The museum has its internal fluidity, but within the timeless geological mass all around it is something conveyed by the grey solidity of its concrete surfaces. The lightness that ZHA found in recent thin-structure volumes is irrelevant inside a mountain, but nevertheless the multilevel flow of surfaces and the use of embedded light strips to suggest movement is shared with works such as the Heydar Aliyev Centre.

Meanwhile, the way the sharp angles - in the emerging elements (entrance and windows) and various corners (corridors, apertures, vitrines) inside - are rounded chimes with the tempered angularity of, say, Hadid's Pierresvivres. Taking into account the distant echo of The Peak concept, MMM Corones relates to the entire span of the ZHA portfolio.

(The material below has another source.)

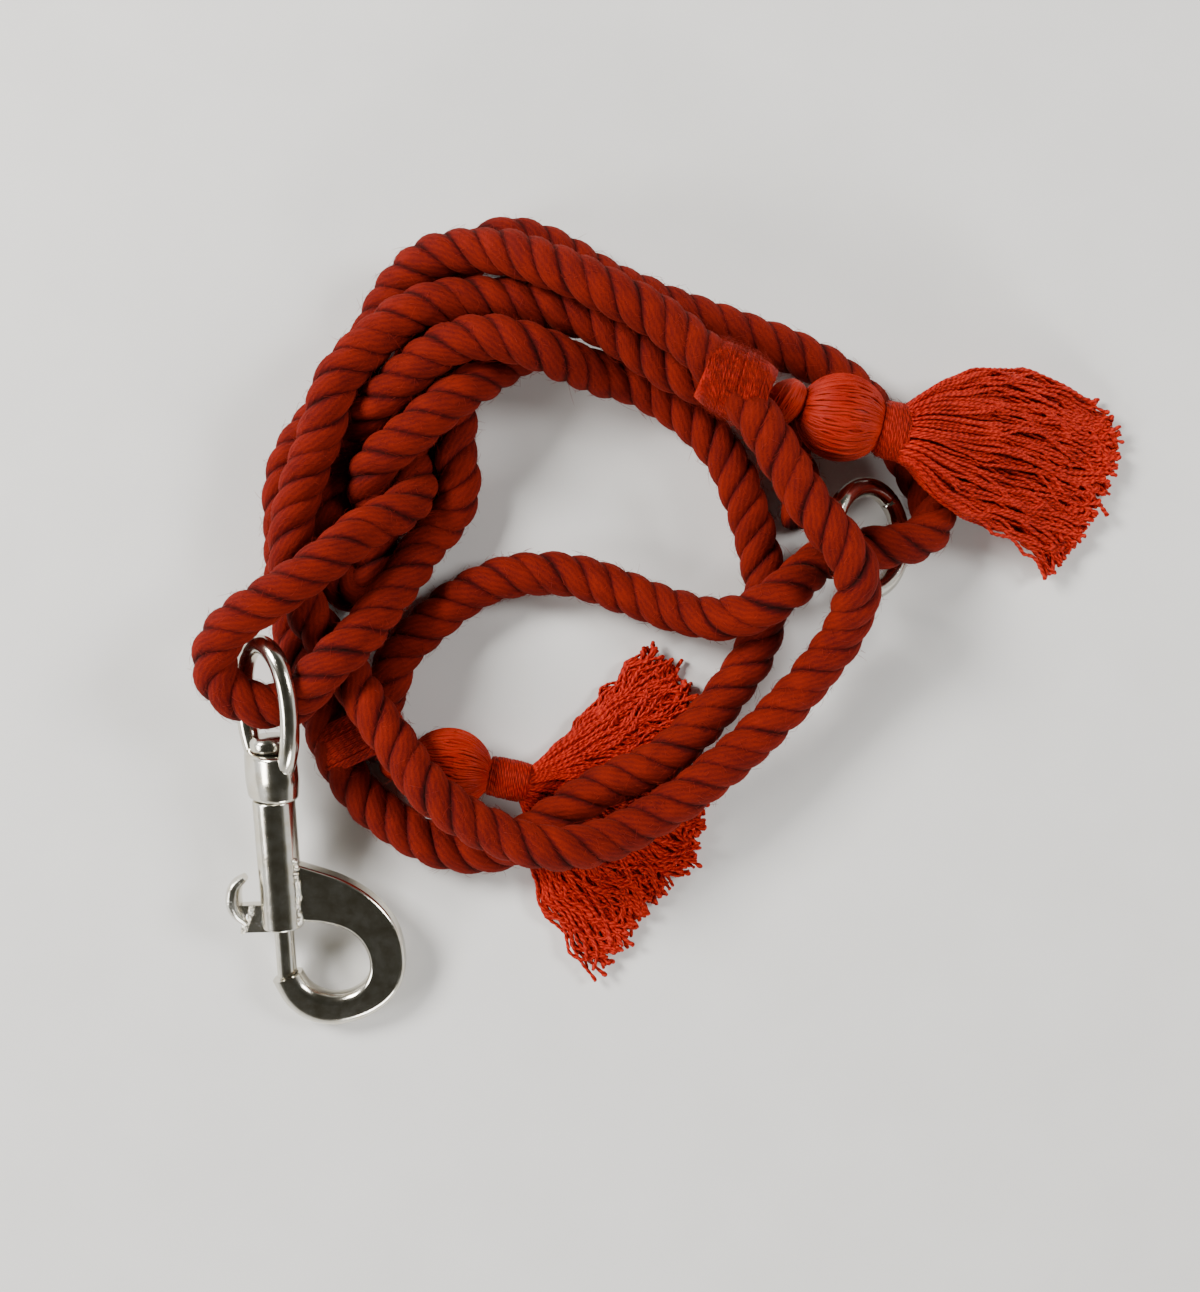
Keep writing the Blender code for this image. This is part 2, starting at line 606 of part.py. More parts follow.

Heydar Aliyev Baku, Azerbaijan (2013)
Heydar Aliyev Baku, Azerbaijan (2013). Photo: Hufton+Crow

ZHA has not had an entirely smooth ride lately. The Tokyo National Stadium, won in competition against the likes of Toyo Ito and SANAA, was cancelled after problems beyond ZHA's control. More generally, suspicion has replaced awe when it comes to grand, iconic designs, especially when they call on public money. MMM Corones is not one of those. It's modest in scale and privately funded. This April, in his statement In Defence of Stars and Icons, Schumacher said starchitects 'became stars for good reasons and they have to perform to remain on top'. On top is where the mountain museum is, and it shows that Hadid and Schumacher are very much performing. ZHA has lost none of its ability to meet and adapt an unusual brief, and produce a result to astonish.